Hi everyone,
I am training a DreamBooth LoRA for SDXL on Vertex AI using the pytorch-peft-train container (Model Garden). My dataset consists of 1,000 images, stored in a GCS Bucket.
The issue:
Training is extremely slow. It takes ~20 seconds per iteration (1 batch size, 4 gradient accumulation steps), and 6 hours of training only yields 6% progress (600/10000 steps).
My setup:
-
Model: Stable Diffusion XL Base 1.0
-
Environment: Vertex AI, machine_type=
g2-standard-8(L4 GPU). -
Data Path: Accessing images via GCS FUSE (
/gcs/...). -
Observations: GPU utilization is low (10-20%), and Log shows high I/O wait times. I’ve already confirmed the file paths are correct, and the training eventually starts, but the throughput is clearly bottlenecked by the GCS read latency.
My Questions:
-
Is GCS FUSE (
/gcs/path) known to be inefficient for SDXL training with datasets of 1,000+ images? -
What is the recommended strategy for training on larger datasets (up to 8,000 images)?
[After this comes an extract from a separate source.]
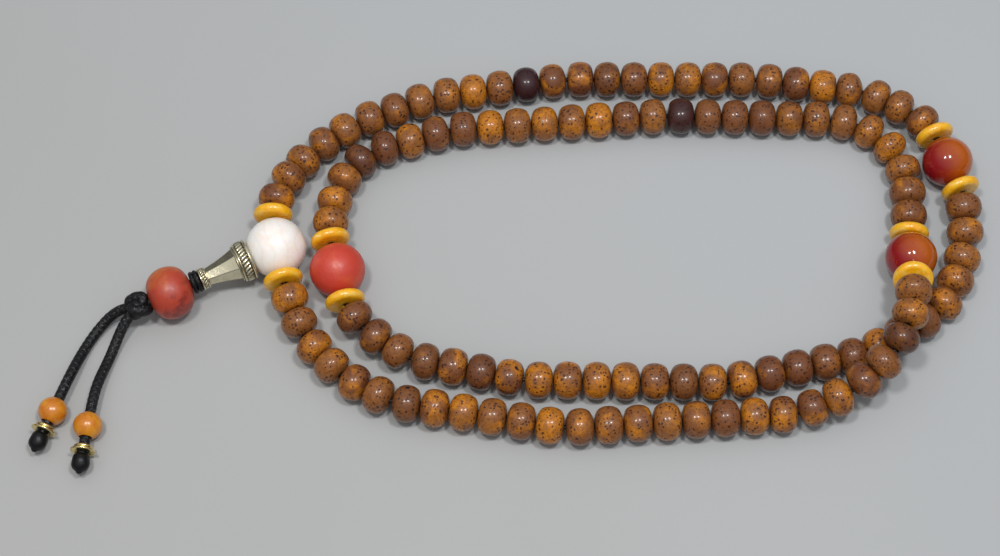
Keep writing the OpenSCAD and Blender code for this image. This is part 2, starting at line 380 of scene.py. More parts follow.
def seed_paint():
    """Polished brown seed: golden patches, dark flecks, a painted grey-lilac sheen of reflection, and now and
    then a pit.
    """
    p = Paint("seed_shell", (0.25, 0.09, 0.025), 0.34)
    at = p.grain()
    gold, dark, shade = p.tint()[:3]
    broad = p.noise(at, 0.24, 2.5, 0.55, 0.4)
    patch = p.ramp(p.math("ADD", broad, p.math("MULTIPLY", gold, 0.34)), 0.55, 0.86)
    body = p.mix(shade, (0.150, 0.050, 0.020), (0.30, 0.112, 0.026))
    colour = p.mix(patch, body, (0.56, 0.195, 0.010))
    cloudy = p.noise(at, 1.3, 4.0, 0.6)
    colour = p.mix(p.ramp(cloudy, 0.35, 0.7, 0.0, 0.5), colour, (0.125, 0.04, 0.016))
    # Painted reflection: grey-lilac patches mixed into the colour stand for a sheen of reflected sky.
    painted_sheen = p.ramp(p.noise(at, 0.5, 1.0), 0.5, 0.75, 0.0, 0.22)
    colour = p.mix(painted_sheen, colour, (0.17, 0.075, 0.05))
    loose = p.warped(at, 2.2, 0.5)
    spots = p.cells(loose, 1.45)
    chance = p.node("ShaderNodeSeparateColor", {0: spots.outputs["Color"]}).outputs[0]
    size = p.ramp(chance, 0.1, 1.0, 0.08, 0.42)
    large = p.ramp(p.math("SUBTRACT", spots.outputs["Distance"], size), -0.06, 0.06, 1.0, 0.0)
    small = p.ramp(p.cells(loose, 2.9).outputs["Distance"], 0.14, 0.36, 0.75, 0.0)
    fleck = p.math("MAXIMUM", large, small)
    colour = p.mix(p.math("MULTIPLY", fleck, 0.88), colour, (0.035, 0.011, 0.008))
    pit = p.ramp(p.cells(at, 0.13).outputs["Distance"], 0.045, 0.07, 1.0, 0.0)
    colour = p.mix(pit, colour, (0.02, 0.009, 0.006))
    colour = p.mix(dark, colour, p.mix(fleck, (0.040, 0.0135, 0.015), (0.014, 0.007, 0.007)))
    skin = p.math("MULTIPLY", p.noise(at, 1.0, 3.0), 0.5)
    height = p.math("SUBTRACT", skin, p.math("MULTIPLY", fleck, 0.14))
    height = p.math("SUBTRACT", height, p.math("MULTIPLY", pit, 2.5))
    p.set(Base_Color=colour, Roughness=p.ramp(fleck, 0.0, 1.0, 0.34, 0.5), Specular_IOR_Level=0.2,
          Coat_Weight=0.5, Coat_Roughness=0.13, Coat_IOR=1.38, Normal=p.bump(height, 0.00012, 0.7))
    return p.material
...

Should I preload data to
/tmpusing a startup script, or is there a way to optimize theDreamBoothDatasetloading process? -
Are there any configuration parameters I missed to optimize the
dataloaderor caching for large datasets on Vertex AI?
Any insights or best practices for optimizing Vertex AI training pipelines for image-heavy datasets would be greatly appreciated!